> [Directions for this task]:
Return, exactly as written, the run of lines that begins at the line containing "# Four more" and ends at the line containing "frame = import_model()". Nothing outside that run belongs in the answer.

> [Material provided]:

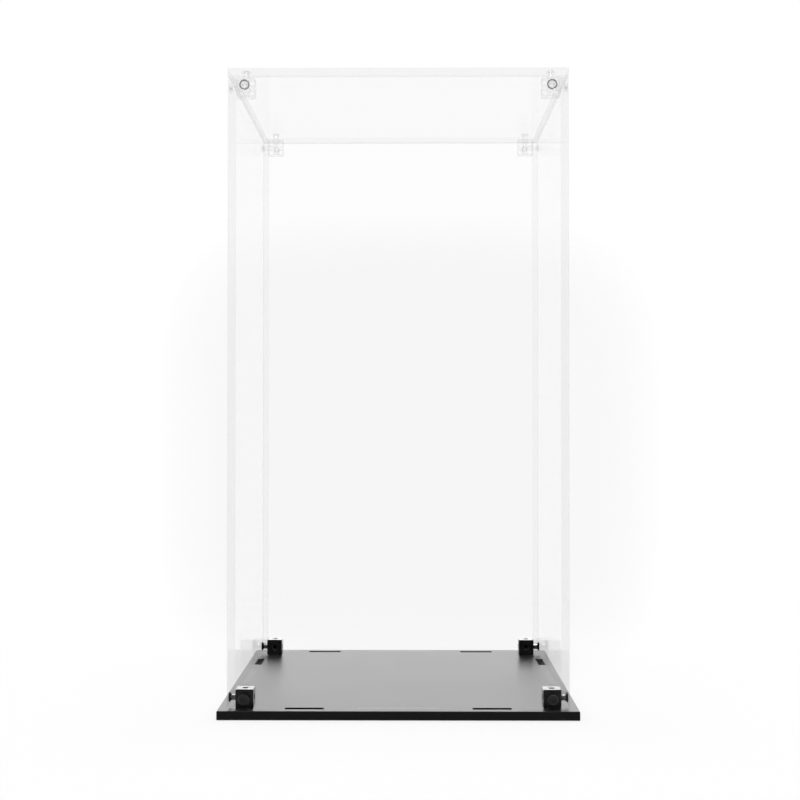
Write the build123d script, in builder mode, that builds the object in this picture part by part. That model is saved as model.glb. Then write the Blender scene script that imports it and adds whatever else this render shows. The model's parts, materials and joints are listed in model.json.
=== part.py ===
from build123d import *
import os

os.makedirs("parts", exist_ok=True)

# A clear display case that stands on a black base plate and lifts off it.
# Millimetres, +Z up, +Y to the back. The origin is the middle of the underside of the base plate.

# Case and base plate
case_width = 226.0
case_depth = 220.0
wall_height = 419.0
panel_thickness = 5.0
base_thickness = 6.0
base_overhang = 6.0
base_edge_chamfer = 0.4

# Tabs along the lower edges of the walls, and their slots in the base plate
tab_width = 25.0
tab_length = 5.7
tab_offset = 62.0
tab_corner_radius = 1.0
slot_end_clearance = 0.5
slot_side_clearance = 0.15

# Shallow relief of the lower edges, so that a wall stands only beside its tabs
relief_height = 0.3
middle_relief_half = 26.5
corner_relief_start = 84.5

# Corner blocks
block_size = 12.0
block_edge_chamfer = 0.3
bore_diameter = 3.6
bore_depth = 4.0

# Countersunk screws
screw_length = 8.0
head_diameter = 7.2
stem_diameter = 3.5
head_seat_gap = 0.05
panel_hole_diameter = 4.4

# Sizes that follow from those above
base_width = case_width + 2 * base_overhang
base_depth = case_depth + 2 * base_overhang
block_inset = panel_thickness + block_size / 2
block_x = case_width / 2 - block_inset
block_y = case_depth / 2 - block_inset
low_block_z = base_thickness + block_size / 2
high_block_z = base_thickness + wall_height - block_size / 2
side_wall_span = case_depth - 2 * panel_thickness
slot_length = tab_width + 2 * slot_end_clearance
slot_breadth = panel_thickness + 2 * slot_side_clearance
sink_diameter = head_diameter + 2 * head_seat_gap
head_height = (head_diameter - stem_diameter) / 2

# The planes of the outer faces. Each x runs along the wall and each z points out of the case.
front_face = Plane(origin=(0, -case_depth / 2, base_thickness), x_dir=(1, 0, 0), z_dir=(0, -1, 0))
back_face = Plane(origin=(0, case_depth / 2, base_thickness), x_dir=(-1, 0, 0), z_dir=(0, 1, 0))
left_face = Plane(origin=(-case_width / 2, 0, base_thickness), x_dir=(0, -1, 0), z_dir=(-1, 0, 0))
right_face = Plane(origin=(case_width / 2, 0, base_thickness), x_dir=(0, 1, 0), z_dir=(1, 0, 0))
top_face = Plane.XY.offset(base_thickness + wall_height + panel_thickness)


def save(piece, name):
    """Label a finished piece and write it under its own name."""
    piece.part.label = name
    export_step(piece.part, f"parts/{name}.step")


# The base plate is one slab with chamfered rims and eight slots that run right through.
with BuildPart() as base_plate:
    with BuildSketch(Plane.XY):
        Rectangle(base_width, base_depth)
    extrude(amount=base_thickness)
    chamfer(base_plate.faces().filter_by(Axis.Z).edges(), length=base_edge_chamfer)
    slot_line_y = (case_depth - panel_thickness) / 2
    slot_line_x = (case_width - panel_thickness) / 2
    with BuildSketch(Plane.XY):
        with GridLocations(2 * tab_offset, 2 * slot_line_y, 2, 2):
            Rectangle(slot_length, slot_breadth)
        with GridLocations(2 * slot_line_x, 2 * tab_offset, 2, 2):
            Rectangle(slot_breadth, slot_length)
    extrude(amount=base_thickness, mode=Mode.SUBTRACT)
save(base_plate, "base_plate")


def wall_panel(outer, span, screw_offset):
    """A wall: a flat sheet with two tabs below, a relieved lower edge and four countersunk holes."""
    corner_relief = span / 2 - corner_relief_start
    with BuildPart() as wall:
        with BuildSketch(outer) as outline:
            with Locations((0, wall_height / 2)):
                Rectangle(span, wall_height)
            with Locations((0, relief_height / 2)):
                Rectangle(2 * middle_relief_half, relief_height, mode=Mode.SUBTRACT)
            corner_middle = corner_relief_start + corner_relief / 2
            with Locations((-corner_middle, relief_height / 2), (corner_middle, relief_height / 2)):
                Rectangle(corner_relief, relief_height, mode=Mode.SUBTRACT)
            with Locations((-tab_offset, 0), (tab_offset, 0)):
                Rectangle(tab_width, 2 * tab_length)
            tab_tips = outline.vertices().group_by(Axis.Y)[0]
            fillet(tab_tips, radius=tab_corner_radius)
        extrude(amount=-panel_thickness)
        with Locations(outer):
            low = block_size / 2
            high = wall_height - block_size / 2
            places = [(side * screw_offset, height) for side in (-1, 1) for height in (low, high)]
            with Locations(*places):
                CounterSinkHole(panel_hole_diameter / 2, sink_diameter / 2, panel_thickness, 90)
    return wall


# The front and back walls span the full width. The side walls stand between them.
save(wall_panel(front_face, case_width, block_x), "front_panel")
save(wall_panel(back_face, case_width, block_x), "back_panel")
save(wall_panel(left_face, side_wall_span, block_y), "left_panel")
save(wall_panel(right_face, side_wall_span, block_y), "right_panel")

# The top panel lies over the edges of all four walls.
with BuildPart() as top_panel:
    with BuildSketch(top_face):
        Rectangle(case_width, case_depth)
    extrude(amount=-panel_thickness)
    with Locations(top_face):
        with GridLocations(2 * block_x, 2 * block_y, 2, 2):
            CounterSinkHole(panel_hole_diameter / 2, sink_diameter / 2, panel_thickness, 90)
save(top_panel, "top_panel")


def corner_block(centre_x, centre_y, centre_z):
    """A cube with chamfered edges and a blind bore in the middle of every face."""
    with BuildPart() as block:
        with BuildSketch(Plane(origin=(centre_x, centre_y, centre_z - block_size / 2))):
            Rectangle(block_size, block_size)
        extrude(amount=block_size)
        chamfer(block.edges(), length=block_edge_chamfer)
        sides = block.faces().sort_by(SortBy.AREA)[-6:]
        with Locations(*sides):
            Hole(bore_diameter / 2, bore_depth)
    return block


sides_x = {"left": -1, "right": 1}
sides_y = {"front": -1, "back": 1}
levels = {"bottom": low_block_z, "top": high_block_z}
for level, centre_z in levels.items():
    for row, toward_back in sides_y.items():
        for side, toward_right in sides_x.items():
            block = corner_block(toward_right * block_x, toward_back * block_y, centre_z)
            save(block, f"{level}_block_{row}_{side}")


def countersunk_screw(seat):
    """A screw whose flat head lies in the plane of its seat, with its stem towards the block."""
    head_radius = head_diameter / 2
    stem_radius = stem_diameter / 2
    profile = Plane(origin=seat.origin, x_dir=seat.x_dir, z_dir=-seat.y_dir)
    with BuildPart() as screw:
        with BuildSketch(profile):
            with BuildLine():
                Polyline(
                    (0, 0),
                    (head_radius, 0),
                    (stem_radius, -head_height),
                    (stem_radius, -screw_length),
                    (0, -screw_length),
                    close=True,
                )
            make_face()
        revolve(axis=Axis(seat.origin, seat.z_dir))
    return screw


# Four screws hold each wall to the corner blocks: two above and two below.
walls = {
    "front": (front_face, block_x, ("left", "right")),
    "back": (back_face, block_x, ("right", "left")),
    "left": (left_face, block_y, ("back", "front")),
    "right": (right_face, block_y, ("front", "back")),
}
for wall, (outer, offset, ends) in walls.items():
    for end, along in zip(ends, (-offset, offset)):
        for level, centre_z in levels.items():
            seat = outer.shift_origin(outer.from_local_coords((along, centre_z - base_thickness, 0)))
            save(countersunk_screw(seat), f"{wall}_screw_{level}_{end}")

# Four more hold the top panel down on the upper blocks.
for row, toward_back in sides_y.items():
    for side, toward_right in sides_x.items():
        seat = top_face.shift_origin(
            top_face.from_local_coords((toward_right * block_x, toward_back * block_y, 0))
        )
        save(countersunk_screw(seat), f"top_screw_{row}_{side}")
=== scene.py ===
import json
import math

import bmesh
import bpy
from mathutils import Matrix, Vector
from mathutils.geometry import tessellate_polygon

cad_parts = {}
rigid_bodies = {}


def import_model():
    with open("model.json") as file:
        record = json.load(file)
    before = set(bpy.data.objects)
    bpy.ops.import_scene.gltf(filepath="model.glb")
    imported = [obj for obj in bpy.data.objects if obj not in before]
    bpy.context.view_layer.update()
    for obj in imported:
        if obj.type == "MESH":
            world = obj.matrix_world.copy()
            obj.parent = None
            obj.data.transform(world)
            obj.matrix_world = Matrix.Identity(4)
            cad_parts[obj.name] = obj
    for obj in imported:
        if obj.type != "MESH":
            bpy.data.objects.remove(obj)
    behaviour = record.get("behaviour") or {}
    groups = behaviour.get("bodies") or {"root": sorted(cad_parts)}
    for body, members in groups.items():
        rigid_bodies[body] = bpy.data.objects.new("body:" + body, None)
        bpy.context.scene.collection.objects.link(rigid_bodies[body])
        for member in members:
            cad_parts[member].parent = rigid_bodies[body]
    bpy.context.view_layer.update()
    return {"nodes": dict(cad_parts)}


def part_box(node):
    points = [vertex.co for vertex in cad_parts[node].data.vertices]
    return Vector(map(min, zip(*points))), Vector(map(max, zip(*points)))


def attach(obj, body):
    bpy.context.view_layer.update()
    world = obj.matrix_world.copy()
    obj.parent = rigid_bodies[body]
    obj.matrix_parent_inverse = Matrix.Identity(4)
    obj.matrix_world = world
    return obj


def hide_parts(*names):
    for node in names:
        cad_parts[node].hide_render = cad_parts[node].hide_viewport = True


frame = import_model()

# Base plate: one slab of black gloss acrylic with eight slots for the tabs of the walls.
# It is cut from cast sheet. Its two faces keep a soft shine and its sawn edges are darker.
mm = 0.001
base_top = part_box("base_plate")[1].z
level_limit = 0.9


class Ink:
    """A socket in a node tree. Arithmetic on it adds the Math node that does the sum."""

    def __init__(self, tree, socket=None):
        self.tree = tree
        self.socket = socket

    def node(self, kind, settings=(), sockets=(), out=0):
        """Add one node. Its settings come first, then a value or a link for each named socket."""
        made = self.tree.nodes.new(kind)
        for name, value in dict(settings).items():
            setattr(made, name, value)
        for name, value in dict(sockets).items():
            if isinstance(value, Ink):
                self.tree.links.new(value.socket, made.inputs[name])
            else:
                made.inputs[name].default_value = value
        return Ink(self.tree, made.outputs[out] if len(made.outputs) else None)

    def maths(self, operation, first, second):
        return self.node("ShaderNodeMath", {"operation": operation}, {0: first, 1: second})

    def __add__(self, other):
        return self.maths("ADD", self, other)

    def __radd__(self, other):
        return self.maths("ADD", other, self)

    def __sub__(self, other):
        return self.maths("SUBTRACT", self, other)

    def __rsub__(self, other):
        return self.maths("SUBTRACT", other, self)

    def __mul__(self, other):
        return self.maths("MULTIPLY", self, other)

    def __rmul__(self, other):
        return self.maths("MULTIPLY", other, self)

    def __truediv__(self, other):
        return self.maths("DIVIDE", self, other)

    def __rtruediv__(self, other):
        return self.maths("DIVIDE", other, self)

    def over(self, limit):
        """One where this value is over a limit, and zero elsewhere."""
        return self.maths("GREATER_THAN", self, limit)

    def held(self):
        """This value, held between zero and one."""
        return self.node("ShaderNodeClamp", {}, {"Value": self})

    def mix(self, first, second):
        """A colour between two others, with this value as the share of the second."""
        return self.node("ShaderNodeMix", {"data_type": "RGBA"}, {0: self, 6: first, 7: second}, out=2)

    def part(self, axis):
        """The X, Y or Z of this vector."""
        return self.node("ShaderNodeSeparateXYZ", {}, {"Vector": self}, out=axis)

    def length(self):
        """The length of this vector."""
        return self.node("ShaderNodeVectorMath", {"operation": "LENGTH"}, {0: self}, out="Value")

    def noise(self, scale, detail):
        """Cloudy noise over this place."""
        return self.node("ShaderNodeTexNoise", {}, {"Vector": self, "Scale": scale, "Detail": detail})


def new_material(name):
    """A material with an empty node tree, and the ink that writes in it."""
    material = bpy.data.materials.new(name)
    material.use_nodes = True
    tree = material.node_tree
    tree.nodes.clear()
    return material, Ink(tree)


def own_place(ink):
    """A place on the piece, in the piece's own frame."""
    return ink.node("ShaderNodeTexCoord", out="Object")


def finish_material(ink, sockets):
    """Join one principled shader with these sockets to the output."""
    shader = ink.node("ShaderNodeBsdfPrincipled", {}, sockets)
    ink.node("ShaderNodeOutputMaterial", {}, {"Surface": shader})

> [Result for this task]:
# Four more hold the top panel down on the upper blocks.
for row, toward_back in sides_y.items():
    for side, toward_right in sides_x.items():
        seat = top_face.shift_origin(
            top_face.from_local_coords((toward_right * block_x, toward_back * block_y, 0))
        )
        save(countersunk_screw(seat), f"top_screw_{row}_{side}")
=== scene.py ===
import json
import math

import bmesh
import bpy
from mathutils import Matrix, Vector
from mathutils.geometry import tessellate_polygon

cad_parts = {}
rigid_bodies = {}


def import_model():
    with open("model.json") as file:
        record = json.load(file)
    before = set(bpy.data.objects)
    bpy.ops.import_scene.gltf(filepath="model.glb")
    imported = [obj for obj in bpy.data.objects if obj not in before]
    bpy.context.view_layer.update()
    for obj in imported:
        if obj.type == "MESH":
            world = obj.matrix_world.copy()
            obj.parent = None
            obj.data.transform(world)
            obj.matrix_world = Matrix.Identity(4)
            cad_parts[obj.name] = obj
    for obj in imported:
        if obj.type != "MESH":
            bpy.data.objects.remove(obj)
    behaviour = record.get("behaviour") or {}
    groups = behaviour.get("bodies") or {"root": sorted(cad_parts)}
    for body, members in groups.items():
        rigid_bodies[body] = bpy.data.objects.new("body:" + body, None)
        bpy.context.scene.collection.objects.link(rigid_bodies[body])
        for member in members:
            cad_parts[member].parent = rigid_bodies[body]
    bpy.context.view_layer.update()
    return {"nodes": dict(cad_parts)}


def part_box(node):
    points = [vertex.co for vertex in cad_parts[node].data.vertices]
    return Vector(map(min, zip(*points))), Vector(map(max, zip(*points)))


def attach(obj, body):
    bpy.context.view_layer.update()
    world = obj.matrix_world.copy()
    obj.parent = rigid_bodies[body]
    obj.matrix_parent_inverse = Matrix.Identity(4)
    obj.matrix_world = world
    return obj


def hide_parts(*names):
    for node in names:
        cad_parts[node].hide_render = cad_parts[node].hide_viewport = True


frame = import_model()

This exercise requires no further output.